═══ Data for this exercise ═══
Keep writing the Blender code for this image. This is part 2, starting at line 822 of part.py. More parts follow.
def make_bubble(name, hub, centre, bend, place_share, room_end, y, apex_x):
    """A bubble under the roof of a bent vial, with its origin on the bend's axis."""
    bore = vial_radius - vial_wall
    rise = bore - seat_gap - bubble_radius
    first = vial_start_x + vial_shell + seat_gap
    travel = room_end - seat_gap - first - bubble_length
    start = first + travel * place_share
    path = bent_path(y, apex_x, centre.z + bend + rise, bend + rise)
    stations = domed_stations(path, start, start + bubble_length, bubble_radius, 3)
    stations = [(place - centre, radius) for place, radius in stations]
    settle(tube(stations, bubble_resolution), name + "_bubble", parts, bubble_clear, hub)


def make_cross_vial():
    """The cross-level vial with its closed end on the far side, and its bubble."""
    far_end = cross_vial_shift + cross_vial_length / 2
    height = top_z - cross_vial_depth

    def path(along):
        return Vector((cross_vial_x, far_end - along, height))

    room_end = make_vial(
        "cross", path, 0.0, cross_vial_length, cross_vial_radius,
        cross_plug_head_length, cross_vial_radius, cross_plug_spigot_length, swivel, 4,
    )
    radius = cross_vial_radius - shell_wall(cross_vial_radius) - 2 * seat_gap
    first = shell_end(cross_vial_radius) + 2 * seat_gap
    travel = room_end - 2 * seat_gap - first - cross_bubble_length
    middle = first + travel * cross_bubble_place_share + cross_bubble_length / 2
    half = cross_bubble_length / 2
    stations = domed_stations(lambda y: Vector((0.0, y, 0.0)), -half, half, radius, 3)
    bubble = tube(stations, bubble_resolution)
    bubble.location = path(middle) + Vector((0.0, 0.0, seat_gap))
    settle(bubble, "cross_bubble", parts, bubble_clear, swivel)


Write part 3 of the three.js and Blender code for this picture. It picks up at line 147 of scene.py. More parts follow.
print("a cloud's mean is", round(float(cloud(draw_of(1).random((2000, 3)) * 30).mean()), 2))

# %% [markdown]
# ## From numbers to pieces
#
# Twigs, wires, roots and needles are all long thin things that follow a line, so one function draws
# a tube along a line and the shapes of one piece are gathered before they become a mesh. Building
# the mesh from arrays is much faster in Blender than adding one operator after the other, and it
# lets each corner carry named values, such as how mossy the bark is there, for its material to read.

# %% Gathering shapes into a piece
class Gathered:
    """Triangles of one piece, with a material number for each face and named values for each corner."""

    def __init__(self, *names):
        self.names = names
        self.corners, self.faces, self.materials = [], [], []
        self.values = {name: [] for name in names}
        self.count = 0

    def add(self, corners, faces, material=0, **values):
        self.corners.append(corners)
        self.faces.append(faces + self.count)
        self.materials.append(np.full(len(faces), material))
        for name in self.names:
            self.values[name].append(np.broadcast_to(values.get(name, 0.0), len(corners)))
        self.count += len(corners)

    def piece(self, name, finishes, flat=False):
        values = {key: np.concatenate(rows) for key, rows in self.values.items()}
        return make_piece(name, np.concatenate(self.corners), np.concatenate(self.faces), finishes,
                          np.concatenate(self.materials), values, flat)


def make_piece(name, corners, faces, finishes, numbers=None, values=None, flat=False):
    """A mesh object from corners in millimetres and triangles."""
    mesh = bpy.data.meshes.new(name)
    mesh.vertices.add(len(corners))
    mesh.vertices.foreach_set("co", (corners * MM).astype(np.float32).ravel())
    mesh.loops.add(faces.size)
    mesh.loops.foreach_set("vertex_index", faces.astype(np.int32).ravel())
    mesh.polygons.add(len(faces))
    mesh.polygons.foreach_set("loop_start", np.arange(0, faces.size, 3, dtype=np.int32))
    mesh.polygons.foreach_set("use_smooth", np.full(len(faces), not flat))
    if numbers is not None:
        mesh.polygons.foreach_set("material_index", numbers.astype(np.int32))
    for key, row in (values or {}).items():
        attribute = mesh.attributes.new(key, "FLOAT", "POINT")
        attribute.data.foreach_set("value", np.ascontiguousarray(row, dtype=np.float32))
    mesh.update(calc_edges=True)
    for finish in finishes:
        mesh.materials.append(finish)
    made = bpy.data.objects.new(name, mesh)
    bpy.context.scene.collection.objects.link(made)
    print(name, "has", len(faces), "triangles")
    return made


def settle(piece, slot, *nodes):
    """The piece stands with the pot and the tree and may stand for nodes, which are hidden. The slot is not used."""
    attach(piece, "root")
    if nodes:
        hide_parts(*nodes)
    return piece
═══
**Instruction:**
Restate the data above word for word, please.

**Reply to the exercise:**
Keep writing the Blender code for this image. This is part 2, starting at line 822 of part.py. More parts follow.
def make_bubble(name, hub, centre, bend, place_share, room_end, y, apex_x):
    """A bubble under the roof of a bent vial, with its origin on the bend's axis."""
    bore = vial_radius - vial_wall
    rise = bore - seat_gap - bubble_radius
    first = vial_start_x + vial_shell + seat_gap
    travel = room_end - seat_gap - first - bubble_length
    start = first + travel * place_share
    path = bent_path(y, apex_x, centre.z + bend + rise, bend + rise)
    stations = domed_stations(path, start, start + bubble_length, bubble_radius, 3)
    stations = [(place - centre, radius) for place, radius in stations]
    settle(tube(stations, bubble_resolution), name + "_bubble", parts, bubble_clear, hub)


def make_cross_vial():
    """The cross-level vial with its closed end on the far side, and its bubble."""
    far_end = cross_vial_shift + cross_vial_length / 2
    height = top_z - cross_vial_depth

    def path(along):
        return Vector((cross_vial_x, far_end - along, height))

    room_end = make_vial(
        "cross", path, 0.0, cross_vial_length, cross_vial_radius,
        cross_plug_head_length, cross_vial_radius, cross_plug_spigot_length, swivel, 4,
    )
    radius = cross_vial_radius - shell_wall(cross_vial_radius) - 2 * seat_gap
    first = shell_end(cross_vial_radius) + 2 * seat_gap
    travel = room_end - 2 * seat_gap - first - cross_bubble_length
    middle = first + travel * cross_bubble_place_share + cross_bubble_length / 2
    half = cross_bubble_length / 2
    stations = domed_stations(lambda y: Vector((0.0, y, 0.0)), -half, half, radius, 3)
    bubble = tube(stations, bubble_resolution)
    bubble.location = path(middle) + Vector((0.0, 0.0, seat_gap))
    settle(bubble, "cross_bubble", parts, bubble_clear, swivel)


Write part 3 of the three.js and Blender code for this picture. It picks up at line 147 of scene.py. More parts follow.
print("a cloud's mean is", round(float(cloud(draw_of(1).random((2000, 3)) * 30).mean()), 2))

# %% [markdown]
# ## From numbers to pieces
#
# Twigs, wires, roots and needles are all long thin things that follow a line, so one function draws
# a tube along a line and the shapes of one piece are gathered before they become a mesh. Building
# the mesh from arrays is much faster in Blender than adding one operator after the other, and it
# lets each corner carry named values, such as how mossy the bark is there, for its material to read.

# %% Gathering shapes into a piece
class Gathered:
    """Triangles of one piece, with a material number for each face and named values for each corner."""

    def __init__(self, *names):
        self.names = names
        self.corners, self.faces, self.materials = [], [], []
        self.values = {name: [] for name in names}
        self.count = 0

    def add(self, corners, faces, material=0, **values):
        self.corners.append(corners)
        self.faces.append(faces + self.count)
        self.materials.append(np.full(len(faces), material))
        for name in self.names:
            self.values[name].append(np.broadcast_to(values.get(name, 0.0), len(corners)))
        self.count += len(corners)

    def piece(self, name, finishes, flat=False):
        values = {key: np.concatenate(rows) for key, rows in self.values.items()}
        return make_piece(name, np.concatenate(self.corners), np.concatenate(self.faces), finishes,
                          np.concatenate(self.materials), values, flat)


def make_piece(name, corners, faces, finishes, numbers=None, values=None, flat=False):
    """A mesh object from corners in millimetres and triangles."""
    mesh = bpy.data.meshes.new(name)
    mesh.vertices.add(len(corners))
    mesh.vertices.foreach_set("co", (corners * MM).astype(np.float32).ravel())
    mesh.loops.add(faces.size)
    mesh.loops.foreach_set("vertex_index", faces.astype(np.int32).ravel())
    mesh.polygons.add(len(faces))
    mesh.polygons.foreach_set("loop_start", np.arange(0, faces.size, 3, dtype=np.int32))
    mesh.polygons.foreach_set("use_smooth", np.full(len(faces), not flat))
    if numbers is not None:
        mesh.polygons.foreach_set("material_index", numbers.astype(np.int32))
    for key, row in (values or {}).items():
        attribute = mesh.attributes.new(key, "FLOAT", "POINT")
        attribute.data.foreach_set("value", np.ascontiguousarray(row, dtype=np.float32))
    mesh.update(calc_edges=True)
    for finish in finishes:
        mesh.materials.append(finish)
    made = bpy.data.objects.new(name, mesh)
    bpy.context.scene.collection.objects.link(made)
    print(name, "has", len(faces), "triangles")
    return made


def settle(piece, slot, *nodes):
    """The piece stands with the pot and the tree and may stand for nodes, which are hidden. The slot is not used."""
    attach(piece, "root")
    if nodes:
        hide_parts(*nodes)
    return piece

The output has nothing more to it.